Records excerpted from a collection:
····················
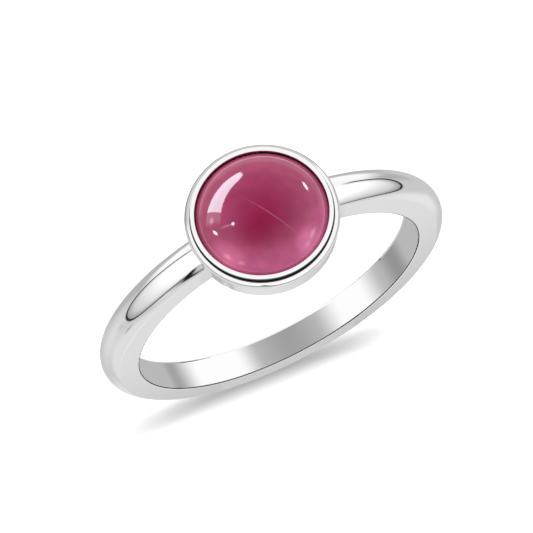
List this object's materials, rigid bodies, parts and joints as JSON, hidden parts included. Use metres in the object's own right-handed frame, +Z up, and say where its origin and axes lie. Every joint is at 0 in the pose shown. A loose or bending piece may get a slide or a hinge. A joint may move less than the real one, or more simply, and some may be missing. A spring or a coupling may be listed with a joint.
{
  "type": "ruby ring",
  "caption": "Finger ring with a round domed ruby held in a plain round bezel on a slim rounded band, lying on its side.",
  "frame": {"origin": "on the table, under the middle of the ring's box as it lies on its side", "axes": "+Z up, -Y towards the stone, X across; the finger hole's axis leans 9.15 degrees from +Z towards +Y"},
  "size_m": [0.02, 0.0214, 0.0078],
  "materials": {
    "polished_metal": "polished sterling silver",
    "ruby": "polished translucent pinkish red ruby"
  },
  "bodies": {
    "root": {"band_and_bezel": "polished_metal", "ruby_cabochon": "ruby"}
  },
  "joints": []
}
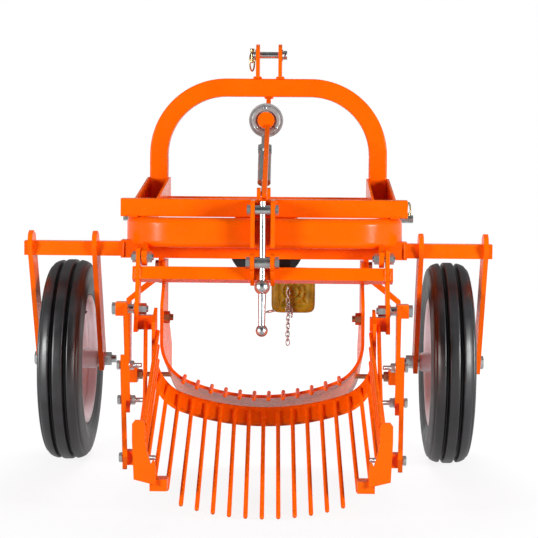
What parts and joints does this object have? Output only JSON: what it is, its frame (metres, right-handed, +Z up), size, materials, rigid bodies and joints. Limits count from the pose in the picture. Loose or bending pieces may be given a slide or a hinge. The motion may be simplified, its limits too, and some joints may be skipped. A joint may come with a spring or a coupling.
{
  "type": "single-row potato digger",
  "caption": "Tractor-mounted shaking-sieve potato digger with U share, rod sieve, gauge wheels and screw jack.",
  "frame": {"origin": "centre of the footprint, on the ground", "axes": "+X to the machine's right, +Y forward to the tractor, +Z up"},
  "size_m": [1.1726, 1.0206, 1.103],
  "materials": {
    "orange_paint": "glossy orange enamel on steel",
    "rim_paint": "satin off-white enamel",
    "tyre_rubber": "black ribbed tyre rubber",
    "zinc": "bright zinc plating",
    "grey_casting": "grey painted casting",
    "bare_steel": "oiled machined steel",
    "black_plastic": "black moulded guard",
    "yellow_plastic": "yellow moulded guard"
  },
  "bodies": {
    "frame": {"axle_bolt_left": "zinc", "axle_bolt_right": "zinc", "cast_ring": "grey_casting", "cross_tube": "orange_paint", "drive_case": "orange_paint", "fork_left": "orange_paint", "fork_right": "orange_paint", "front_rail": "orange_paint", "guard_strap": "black_plastic", "hoop": "orange_paint", "input_shield": "black_plastic", "jack_top_lugs": "orange_paint", "lower_hitch_pins": "zinc", "mast": "orange_paint", "mast_brace": "orange_paint", "mast_seats": "orange_paint", "pivot_bolts": "zinc", "pivot_lugs": "orange_paint", "ring_strut": "grey_casting", "shaft_guard": "yellow_plastic", "share": "orange_paint", "share_bolts": "zinc", "share_fingers": "orange_paint", "share_hangers": "orange_paint", "toolbar": "orange_paint", "top_link_ears": "orange_paint", "tube_plugs": "black_plastic"},
    "wheel_left": {"tyre_left": "tyre_rubber", "rim_left": "rim_paint"},
    "wheel_right": {"tyre_right": "tyre_rubber", "rim_right": "rim_paint"},
    "input": {"input_shaft": "bare_steel"},
    "sieve": {"rocker": "orange_paint", "jack_eye_lugs": "orange_paint", "side_blocks": "orange_paint", "sieve_band": "orange_paint", "sieve_tines": "orange_paint", "upper_arms": "orange_paint", "lower_arms": "orange_paint", "arm_bolts": "zinc", "rear_brackets": "orange_paint", "side_rods": "orange_paint"},
    "jack": {"jack_top_barrel": "zinc", "jack_screw": "zinc"},
    "jack_eye": {"jack_eye_barrel": "zinc"}
  },
  "joints": [
    {"name": "wheel_left_spin", "type": "hinge", "parent": "frame", "child": "wheel_left", "pos_m": [-0.48875, 0.18025, 0.26], "axis": [1, 0, 0], "continuous": true},
    {"name": "wheel_right_spin", "type": "hinge", "parent": "frame", "child": "wheel_right", "pos_m": [0.48875, 0.18025, 0.26], "axis": [1, 0, 0], "continuous": true},
    {"name": "input_spin", "type": "hinge", "parent": "frame", "child": "input", "pos_m": [0.01525, 0.28025, 0.562], "axis": [0, 1, 0], "continuous": true},
    {"name": "sieve_tilt", "type": "hinge", "parent": "frame", "child": "sieve", "pos_m": [0.01525, -0.04975, 0.544], "axis": [1, 0, 0], "range_deg": [-8, 4]},
    {"name": "jack_swing", "type": "hinge", "parent": "frame", "child": "jack", "pos_m": [0.01525, -0.09175, 0.663], "axis": [1, 0, 0], "range_deg": [-1, 1]},
    {"name": "jack_eye_swing", "type": "hinge", "parent": "sieve", "child": "jack_eye", "pos_m": [0.01525, -0.10175, 0.5355], "axis": [1, 0, 0], "range_deg": [-5, 9]}
  ],
  "couplings": [
    {"joint": "jack_swing", "follows": "sieve_tilt", "ratio": 0.08},
    {"joint": "jack_eye_swing", "follows": "sieve_tilt", "ratio": -0.92}
  ]
}
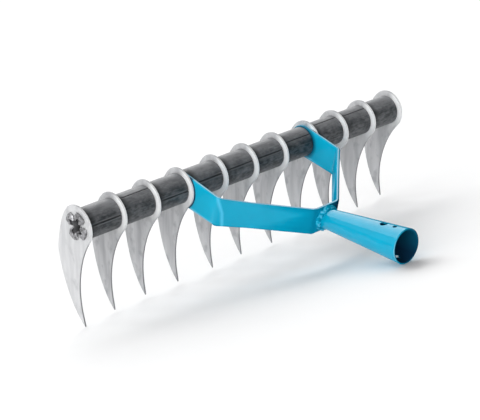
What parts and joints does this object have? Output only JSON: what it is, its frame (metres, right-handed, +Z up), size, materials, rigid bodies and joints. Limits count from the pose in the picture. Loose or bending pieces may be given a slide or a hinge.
····················
Print all the data exactly.

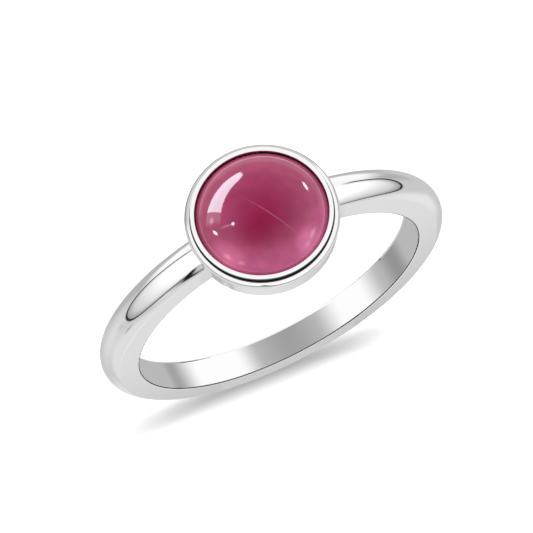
List this object's materials, rigid bodies, parts and joints as JSON, hidden parts included. Use metres in the object's own right-handed frame, +Z up, and say where its origin and axes lie. Every joint is at 0 in the pose shown. A loose or bending piece may get a slide or a hinge. A joint may move less than the real one, or more simply, and some may be missing. A spring or a coupling may be listed with a joint.
{
  "type": "ruby ring",
  "caption": "Finger ring with a round domed ruby held in a plain round bezel on a slim rounded band, lying on its side.",
  "frame": {"origin": "on the table, under the middle of the ring's box as it lies on its side", "axes": "+Z up, -Y towards the stone, X across; the finger hole's axis leans 9.15 degrees from +Z towards +Y"},
  "size_m": [0.02, 0.0214, 0.0078],
  "materials": {
    "polished_metal": "polished sterling silver",
    "ruby": "polished translucent pinkish red ruby"
  },
  "bodies": {
    "root": {"band_and_bezel": "polished_metal", "ruby_cabochon": "ruby"}
  },
  "joints": []
}
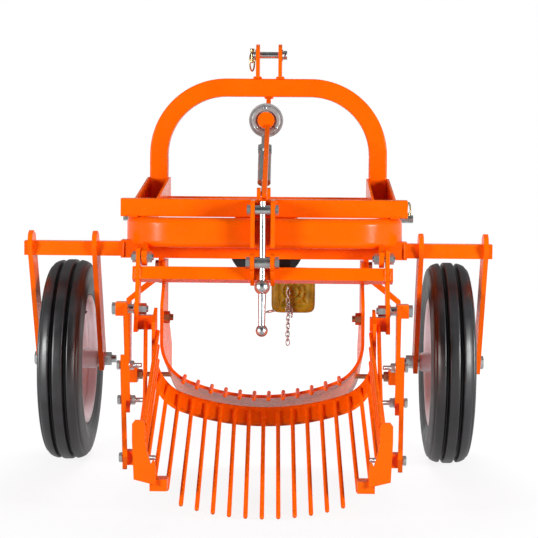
What parts and joints does this object have? Output only JSON: what it is, its frame (metres, right-handed, +Z up), size, materials, rigid bodies and joints. Limits count from the pose in the picture. Loose or bending pieces may be given a slide or a hinge. The motion may be simplified, its limits too, and some joints may be skipped. A joint may come with a spring or a coupling.
{
  "type": "single-row potato digger",
  "caption": "Tractor-mounted shaking-sieve potato digger with U share, rod sieve, gauge wheels and screw jack.",
  "frame": {"origin": "centre of the footprint, on the ground", "axes": "+X to the machine's right, +Y forward to the tractor, +Z up"},
  "size_m": [1.1726, 1.0206, 1.103],
  "materials": {
    "orange_paint": "glossy orange enamel on steel",
    "rim_paint": "satin off-white enamel",
    "tyre_rubber": "black ribbed tyre rubber",
    "zinc": "bright zinc plating",
    "grey_casting": "grey painted casting",
    "bare_steel": "oiled machined steel",
    "black_plastic": "black moulded guard",
    "yellow_plastic": "yellow moulded guard"
  },
  "bodies": {
    "frame": {"axle_bolt_left": "zinc", "axle_bolt_right": "zinc", "cast_ring": "grey_casting", "cross_tube": "orange_paint", "drive_case": "orange_paint", "fork_left": "orange_paint", "fork_right": "orange_paint", "front_rail": "orange_paint", "guard_strap": "black_plastic", "hoop": "orange_paint", "input_shield": "black_plastic", "jack_top_lugs": "orange_paint", "lower_hitch_pins": "zinc", "mast": "orange_paint", "mast_brace": "orange_paint", "mast_seats": "orange_paint", "pivot_bolts": "zinc", "pivot_lugs": "orange_paint", "ring_strut": "grey_casting", "shaft_guard": "yellow_plastic", "share": "orange_paint", "share_bolts": "zinc", "share_fingers": "orange_paint", "share_hangers": "orange_paint", "toolbar": "orange_paint", "top_link_ears": "orange_paint", "tube_plugs": "black_plastic"},
    "wheel_left": {"tyre_left": "tyre_rubber", "rim_left": "rim_paint"},
    "wheel_right": {"tyre_right": "tyre_rubber", "rim_right": "rim_paint"},
    "input": {"input_shaft": "bare_steel"},
    "sieve": {"rocker": "orange_paint", "jack_eye_lugs": "orange_paint", "side_blocks": "orange_paint", "sieve_band": "orange_paint", "sieve_tines": "orange_paint", "upper_arms": "orange_paint", "lower_arms": "orange_paint", "arm_bolts": "zinc", "rear_brackets": "orange_paint", "side_rods": "orange_paint"},
    "jack": {"jack_top_barrel": "zinc", "jack_screw": "zinc"},
    "jack_eye": {"jack_eye_barrel": "zinc"}
  },
  "joints": [
    {"name": "wheel_left_spin", "type": "hinge", "parent": "frame", "child": "wheel_left", "pos_m": [-0.48875, 0.18025, 0.26], "axis": [1, 0, 0], "continuous": true},
    {"name": "wheel_right_spin", "type": "hinge", "parent": "frame", "child": "wheel_right", "pos_m": [0.48875, 0.18025, 0.26], "axis": [1, 0, 0], "continuous": true},
    {"name": "input_spin", "type": "hinge", "parent": "frame", "child": "input", "pos_m": [0.01525, 0.28025, 0.562], "axis": [0, 1, 0], "continuous": true},
    {"name": "sieve_tilt", "type": "hinge", "parent": "frame", "child": "sieve", "pos_m": [0.01525, -0.04975, 0.544], "axis": [1, 0, 0], "range_deg": [-8, 4]},
    {"name": "jack_swing", "type": "hinge", "parent": "frame", "child": "jack", "pos_m": [0.01525, -0.09175, 0.663], "axis": [1, 0, 0], "range_deg": [-1, 1]},
    {"name": "jack_eye_swing", "type": "hinge", "parent": "sieve", "child": "jack_eye", "pos_m": [0.01525, -0.10175, 0.5355], "axis": [1, 0, 0], "range_deg": [-5, 9]}
  ],
  "couplings": [
    {"joint": "jack_swing", "follows": "sieve_tilt", "ratio": 0.08},
    {"joint": "jack_eye_swing", "follows": "sieve_tilt", "ratio": -0.92}
  ]
}
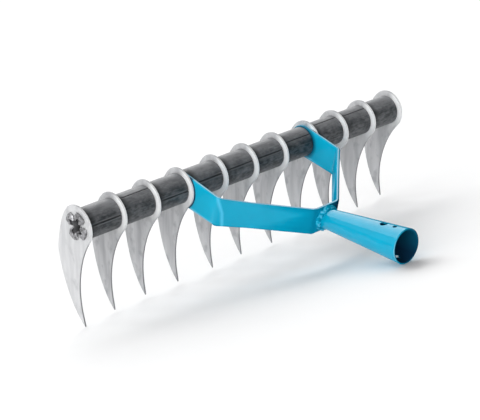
What parts and joints does this object have? Output only JSON: what it is, its frame (metres, right-handed, +Z up), size, materials, rigid bodies and joints. Limits count from the pose in the picture. Loose or bending pieces may be given a slide or a hinge.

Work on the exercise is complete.